Безмерная «хрупкость жизни» начинает волновать Васильева. Его посещает мысль, что «все в этом мирю висит на волоске» — и страна детства, куда Васильев «опоздал приехать», и пошатнувшиеся отношения с женой, подлинным другом и опорой, и будущее дочери, в чью жизнь ворвалась тупая и недобрая сила, и само пребывание человека на земле.
Васильеву не так уж трудно ответить на вопросы Ильи, как бы зло они ни звучали. И спросить Илью о прошлом и нынешнем, даже спросить с него Васильев может без колебаний, с тем правом, какое дает ему прошлое боевого офицера и биография, неотделимая от биографий всех соотечественников. Здесь все более или менее ясно. Разлад в сознании Васильева начинается тогда, когда он пытается связать расползающиеся нити собственного бытия, своих привычных представлений обо всем сущем.
Растерянность перед жизнью, ее неумолимыми извечными законами — вот что начинает испытывать художник Васильев, долгие годы творивший в своей мастерской и волей-неволей ушедший в обособленный, не нарушающий внутреннего комфорта мир. Он вправе смотреть на Илью настороженно и взыскательно: они, разменяв шестой десяток, прожили слишком разные жизни. Но ведь прожили, и эти годы прошли, прошли для обоих. Их опыт, не будучи равным, может быть сопоставлен.

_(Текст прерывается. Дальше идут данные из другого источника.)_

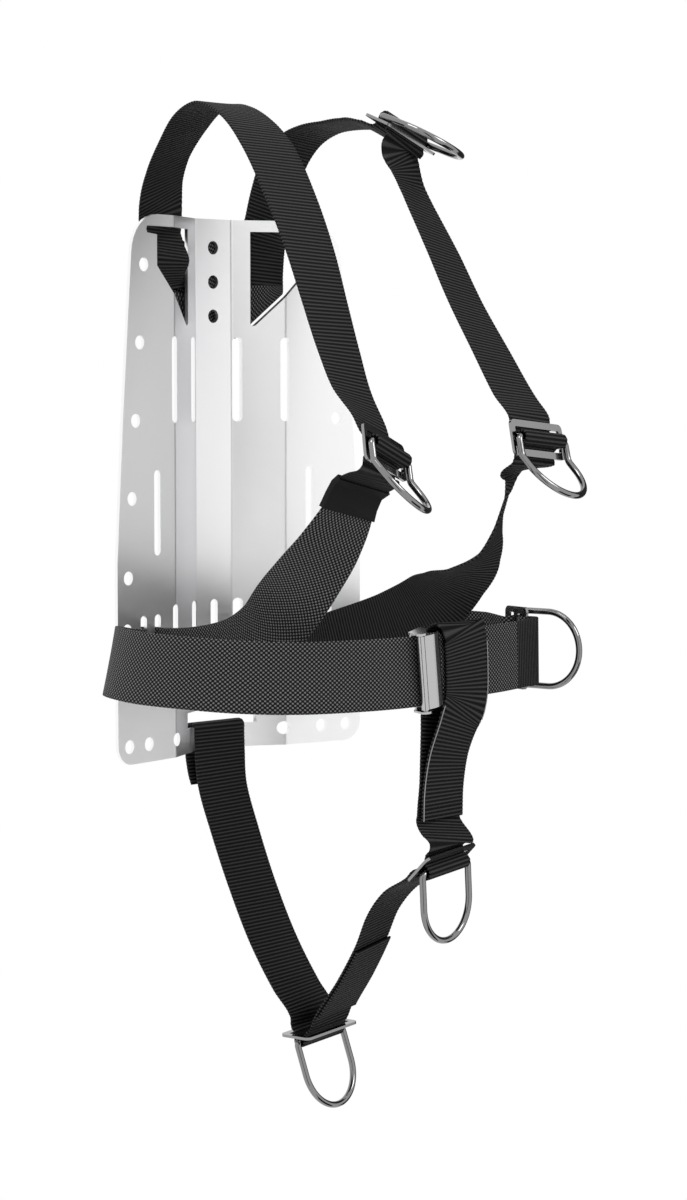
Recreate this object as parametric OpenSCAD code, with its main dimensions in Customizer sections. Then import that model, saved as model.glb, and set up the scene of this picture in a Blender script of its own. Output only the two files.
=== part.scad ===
// Diving backplate with a webbing harness.
// Frame: the origin is the middle one of the three bolt holes at the top of the plate, on its rear face.
// +Z is up, -Y is the diver's side and +X is the diver's left. All lengths are in millimetres.

/* [Backplate] */
// Thickness of the plate's sheet
plate_t = 3; // [2:0.5:4]
// Height of the plate's top edge above the origin
plate_top = 46.5; // [44:0.5:52]
// Height of the plate's bottom edge, below the origin
plate_bottom = -350; // [-370:1:-346]
// Half width of the flat centre panel
panel_half = 18; // [17:0.5:19]
// Half width at the bends between the walls and the wings
wall_half = 55; // [53:0.5:57]
// Depth of the channel between the centre panel and the wings
channel_h = 20; // [16:0.5:22]
// Forward angle of the wings
wing_angle = 11; // [8:0.5:13]
// Half width of the plate at its bottom
plate_half = 121; // [119:1:126]
// Diameter of the round holes
hole_d = 10; // [7:0.5:11]
// Width of the upright slots
slot_w = 7; // [6:0.5:8]

/* [Webbing] */
// Width of the webbing
web_w = 50; // [48:0.5:50.5]
// Thickness of the webbing
web_t = 2.2; // [1.8:0.1:2.4]
// Longest step between the rings of a webbing's mesh
web_step = 9; // [6:1:14]

/* [Rings and slides] */
// Diameter of the rings' wire
wire_d = 4.8; // [4:0.2:5]
// Half width of a ring, from its middle to the middle of the wire
ring_half = 27.9; // [27.8:0.1:29]
// Length of a slide
slide_w = 62; // [60:1:66]
// Height of a slide
slide_h = 26; // [24:1:27]
// Thickness of a slide's sheet
slide_t = 2; // [1.6:0.2:2]
// Bend of the chest rings
ring_bend = 30; // [20:5:40]

/* [Buckle] */
// Distance between the ears of the buckle
ear_gap = 54; // [53.5:0.5:56]
// Diameter of the buckle's pin
pin_d = 4; // [3:0.5:5]
// Reach of the lever past its pin
lever_l = 25; // [22:1:28]

/* [Hidden] */

black = [0.09, 0.09, 0.1];
steel = [0.72, 0.73, 0.75];
satin = [0.55, 0.56, 0.58];
sheet = [0.82, 0.83, 0.85];

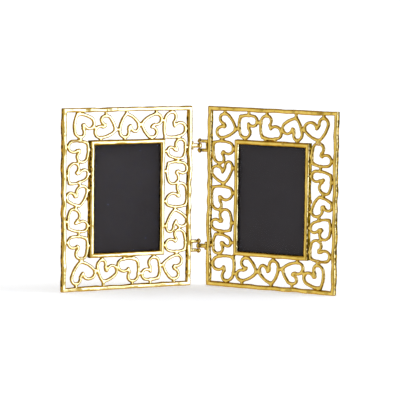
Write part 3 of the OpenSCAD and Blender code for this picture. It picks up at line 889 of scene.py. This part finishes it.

Рамзинские горькие слова о «бесконечном» выборе резко отзовутся в сознании Васильева, и другие слова Ильи — о том, что человек — жертва какого-то чудовищного эксперимента надчеловеческих сил и всякий выбор осуществляется не человеком, а именно этими силами — тоже не останутся незамеченными, не останутся без ответа в бесконечных диалогах художника с самим собой. Вывод героя прост и почти предсказуем: «...невозможно сделать выбор второй моей юности и второй моей судьбы». Важен сам путь к нему переоценивающего свою жизнь человека.